> [What is asked]:
Using the material below, print the line that contains "Keep writing the", the line that contains "shortest_side = 0.0002", and every line in between, exactly and nothing else.

> [Dataset]:
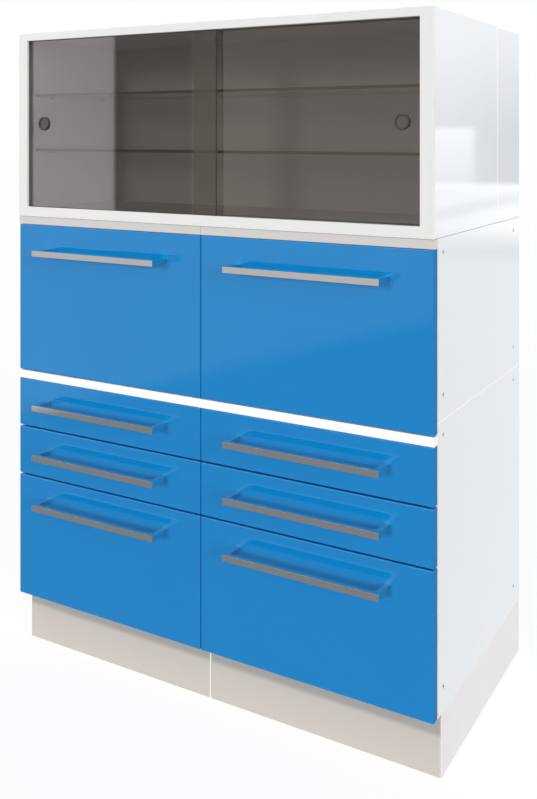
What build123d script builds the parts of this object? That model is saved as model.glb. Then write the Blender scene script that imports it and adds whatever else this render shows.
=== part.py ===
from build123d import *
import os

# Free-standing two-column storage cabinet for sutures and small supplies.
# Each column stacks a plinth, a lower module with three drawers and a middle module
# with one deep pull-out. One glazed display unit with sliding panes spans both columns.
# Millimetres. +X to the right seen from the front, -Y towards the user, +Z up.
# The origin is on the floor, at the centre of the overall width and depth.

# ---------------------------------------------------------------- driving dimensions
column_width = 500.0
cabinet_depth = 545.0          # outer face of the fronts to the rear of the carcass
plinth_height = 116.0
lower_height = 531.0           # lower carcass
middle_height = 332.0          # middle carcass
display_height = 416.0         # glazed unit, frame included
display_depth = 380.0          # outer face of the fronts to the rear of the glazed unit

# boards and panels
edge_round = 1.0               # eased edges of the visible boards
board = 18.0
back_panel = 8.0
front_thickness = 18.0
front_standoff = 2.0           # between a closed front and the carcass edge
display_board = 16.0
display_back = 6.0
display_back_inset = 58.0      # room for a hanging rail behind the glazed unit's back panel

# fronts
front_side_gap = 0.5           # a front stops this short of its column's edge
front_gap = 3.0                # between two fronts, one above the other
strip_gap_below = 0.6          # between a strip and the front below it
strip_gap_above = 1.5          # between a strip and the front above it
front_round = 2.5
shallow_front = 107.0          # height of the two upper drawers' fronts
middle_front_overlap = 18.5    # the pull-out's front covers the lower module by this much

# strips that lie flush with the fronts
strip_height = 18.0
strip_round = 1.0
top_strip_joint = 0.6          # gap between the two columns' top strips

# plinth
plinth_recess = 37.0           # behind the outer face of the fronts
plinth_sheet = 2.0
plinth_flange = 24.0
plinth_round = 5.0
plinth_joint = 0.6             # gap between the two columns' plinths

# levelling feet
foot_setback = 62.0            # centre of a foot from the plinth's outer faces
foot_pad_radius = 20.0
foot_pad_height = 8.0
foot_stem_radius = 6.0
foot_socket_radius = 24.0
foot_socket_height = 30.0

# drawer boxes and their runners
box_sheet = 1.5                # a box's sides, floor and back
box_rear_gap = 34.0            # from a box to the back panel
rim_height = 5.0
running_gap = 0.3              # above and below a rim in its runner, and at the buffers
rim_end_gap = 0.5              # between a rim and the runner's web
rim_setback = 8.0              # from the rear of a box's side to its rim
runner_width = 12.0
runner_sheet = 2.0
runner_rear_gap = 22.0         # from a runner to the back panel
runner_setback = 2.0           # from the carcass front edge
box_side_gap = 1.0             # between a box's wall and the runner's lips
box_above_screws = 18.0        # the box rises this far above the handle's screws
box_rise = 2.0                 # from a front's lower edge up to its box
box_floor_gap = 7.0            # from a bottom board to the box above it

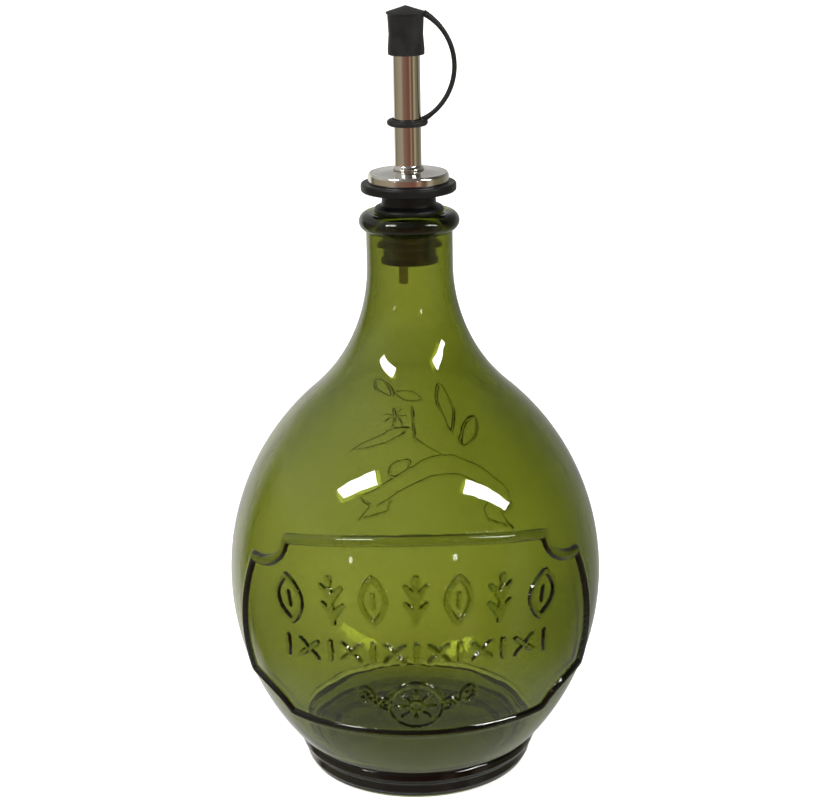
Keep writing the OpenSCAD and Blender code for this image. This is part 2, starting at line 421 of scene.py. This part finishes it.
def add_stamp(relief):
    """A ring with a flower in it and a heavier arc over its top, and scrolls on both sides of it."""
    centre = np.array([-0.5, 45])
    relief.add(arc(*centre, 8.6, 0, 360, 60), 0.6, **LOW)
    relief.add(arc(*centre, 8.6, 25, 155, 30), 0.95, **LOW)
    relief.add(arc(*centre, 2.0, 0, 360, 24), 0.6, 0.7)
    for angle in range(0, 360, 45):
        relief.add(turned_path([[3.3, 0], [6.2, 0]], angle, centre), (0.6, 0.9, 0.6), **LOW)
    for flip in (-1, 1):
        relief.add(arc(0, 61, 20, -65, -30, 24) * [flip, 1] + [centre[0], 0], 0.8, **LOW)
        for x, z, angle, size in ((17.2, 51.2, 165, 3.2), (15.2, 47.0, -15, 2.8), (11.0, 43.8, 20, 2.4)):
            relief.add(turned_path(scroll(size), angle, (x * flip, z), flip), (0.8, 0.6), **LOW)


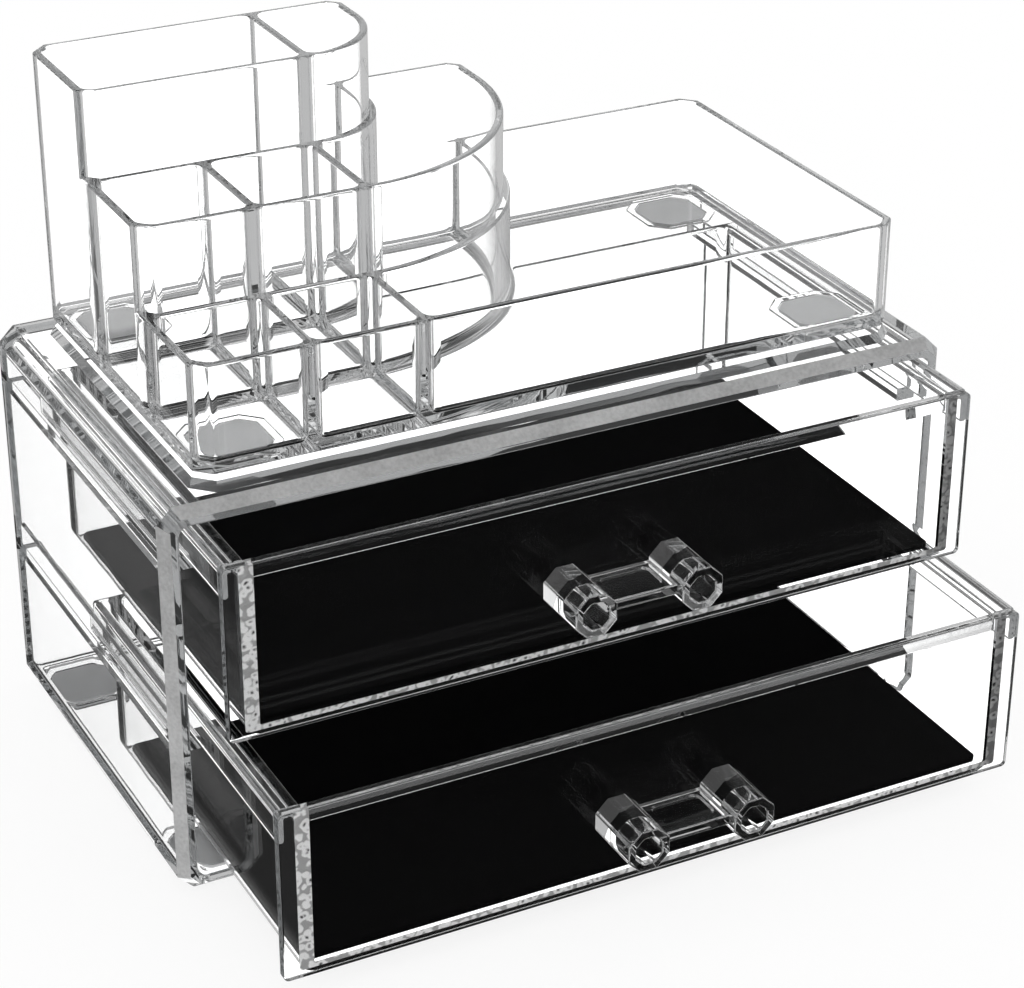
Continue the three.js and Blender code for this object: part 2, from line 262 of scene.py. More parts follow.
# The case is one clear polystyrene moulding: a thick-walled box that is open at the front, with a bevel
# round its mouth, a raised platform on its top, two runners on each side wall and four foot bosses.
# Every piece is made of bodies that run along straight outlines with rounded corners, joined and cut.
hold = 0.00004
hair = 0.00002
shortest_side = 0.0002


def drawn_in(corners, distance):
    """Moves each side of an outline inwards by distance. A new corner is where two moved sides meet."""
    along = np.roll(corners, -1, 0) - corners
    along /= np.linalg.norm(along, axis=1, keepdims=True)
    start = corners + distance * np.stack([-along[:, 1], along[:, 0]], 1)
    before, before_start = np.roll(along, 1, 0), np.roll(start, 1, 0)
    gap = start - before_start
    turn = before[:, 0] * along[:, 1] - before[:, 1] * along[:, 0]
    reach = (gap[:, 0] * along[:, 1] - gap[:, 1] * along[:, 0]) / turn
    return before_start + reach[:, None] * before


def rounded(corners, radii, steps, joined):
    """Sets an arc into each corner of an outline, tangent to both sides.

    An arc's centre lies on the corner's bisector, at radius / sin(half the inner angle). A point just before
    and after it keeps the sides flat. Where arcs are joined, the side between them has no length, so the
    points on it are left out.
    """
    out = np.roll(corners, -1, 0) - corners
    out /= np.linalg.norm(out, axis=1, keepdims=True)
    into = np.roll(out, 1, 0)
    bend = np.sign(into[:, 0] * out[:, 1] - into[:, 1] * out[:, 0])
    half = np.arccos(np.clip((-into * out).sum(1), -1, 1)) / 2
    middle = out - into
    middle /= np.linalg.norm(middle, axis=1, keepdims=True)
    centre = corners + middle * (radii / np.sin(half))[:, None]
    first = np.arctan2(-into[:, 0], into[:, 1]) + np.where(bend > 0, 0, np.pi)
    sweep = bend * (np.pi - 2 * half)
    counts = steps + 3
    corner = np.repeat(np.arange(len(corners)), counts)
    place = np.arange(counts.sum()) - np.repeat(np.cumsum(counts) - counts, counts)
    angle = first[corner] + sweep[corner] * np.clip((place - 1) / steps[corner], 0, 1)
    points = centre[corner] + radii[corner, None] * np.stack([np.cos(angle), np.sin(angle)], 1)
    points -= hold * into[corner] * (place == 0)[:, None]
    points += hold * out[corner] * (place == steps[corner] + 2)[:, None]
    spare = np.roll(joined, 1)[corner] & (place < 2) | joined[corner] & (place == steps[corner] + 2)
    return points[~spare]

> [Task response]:
Keep writing the OpenSCAD and Blender code for this image. This is part 2, starting at line 421 of scene.py. This part finishes it.
def add_stamp(relief):
    """A ring with a flower in it and a heavier arc over its top, and scrolls on both sides of it."""
    centre = np.array([-0.5, 45])
    relief.add(arc(*centre, 8.6, 0, 360, 60), 0.6, **LOW)
    relief.add(arc(*centre, 8.6, 25, 155, 30), 0.95, **LOW)
    relief.add(arc(*centre, 2.0, 0, 360, 24), 0.6, 0.7)
    for angle in range(0, 360, 45):
        relief.add(turned_path([[3.3, 0], [6.2, 0]], angle, centre), (0.6, 0.9, 0.6), **LOW)
    for flip in (-1, 1):
        relief.add(arc(0, 61, 20, -65, -30, 24) * [flip, 1] + [centre[0], 0], 0.8, **LOW)
        for x, z, angle, size in ((17.2, 51.2, 165, 3.2), (15.2, 47.0, -15, 2.8), (11.0, 43.8, 20, 2.4)):
            relief.add(turned_path(scroll(size), angle, (x * flip, z), flip), (0.8, 0.6), **LOW)


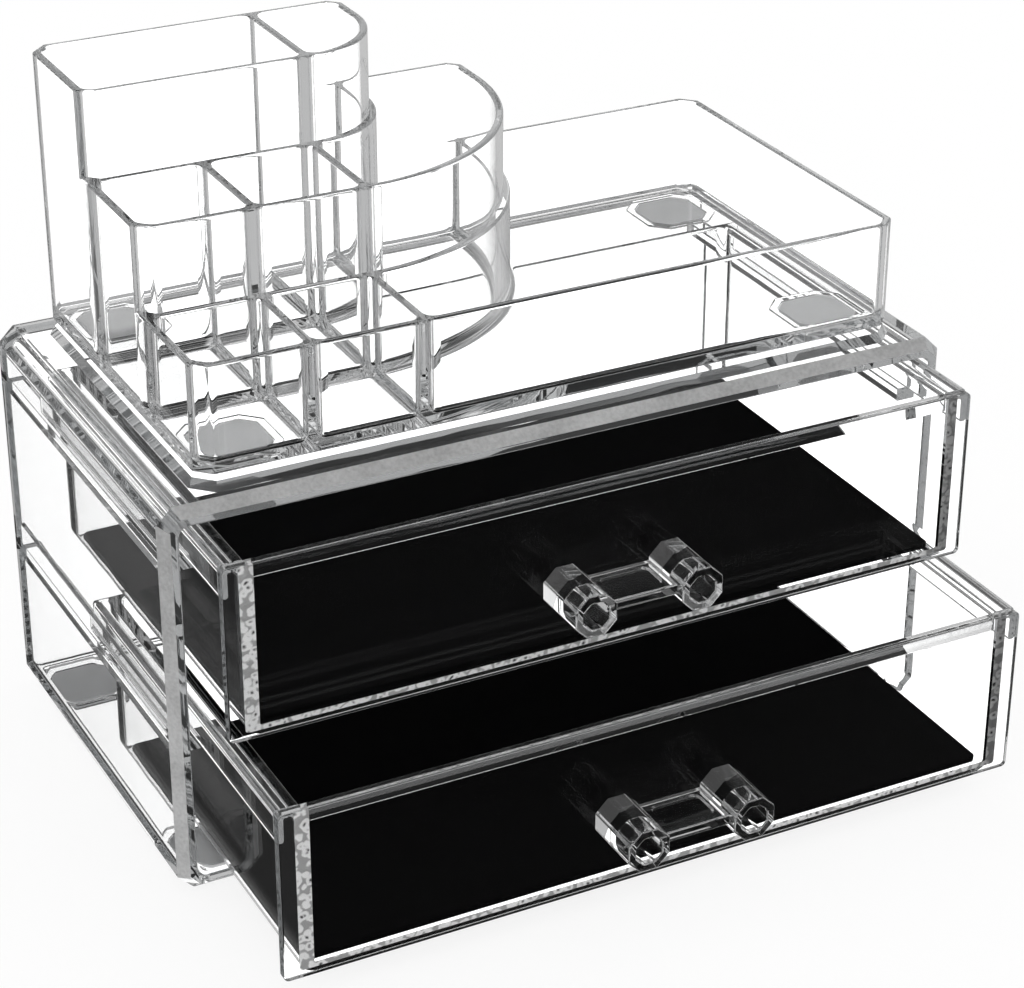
Continue the three.js and Blender code for this object: part 2, from line 262 of scene.py. More parts follow.
# The case is one clear polystyrene moulding: a thick-walled box that is open at the front, with a bevel
# round its mouth, a raised platform on its top, two runners on each side wall and four foot bosses.
# Every piece is made of bodies that run along straight outlines with rounded corners, joined and cut.
hold = 0.00004
hair = 0.00002
shortest_side = 0.0002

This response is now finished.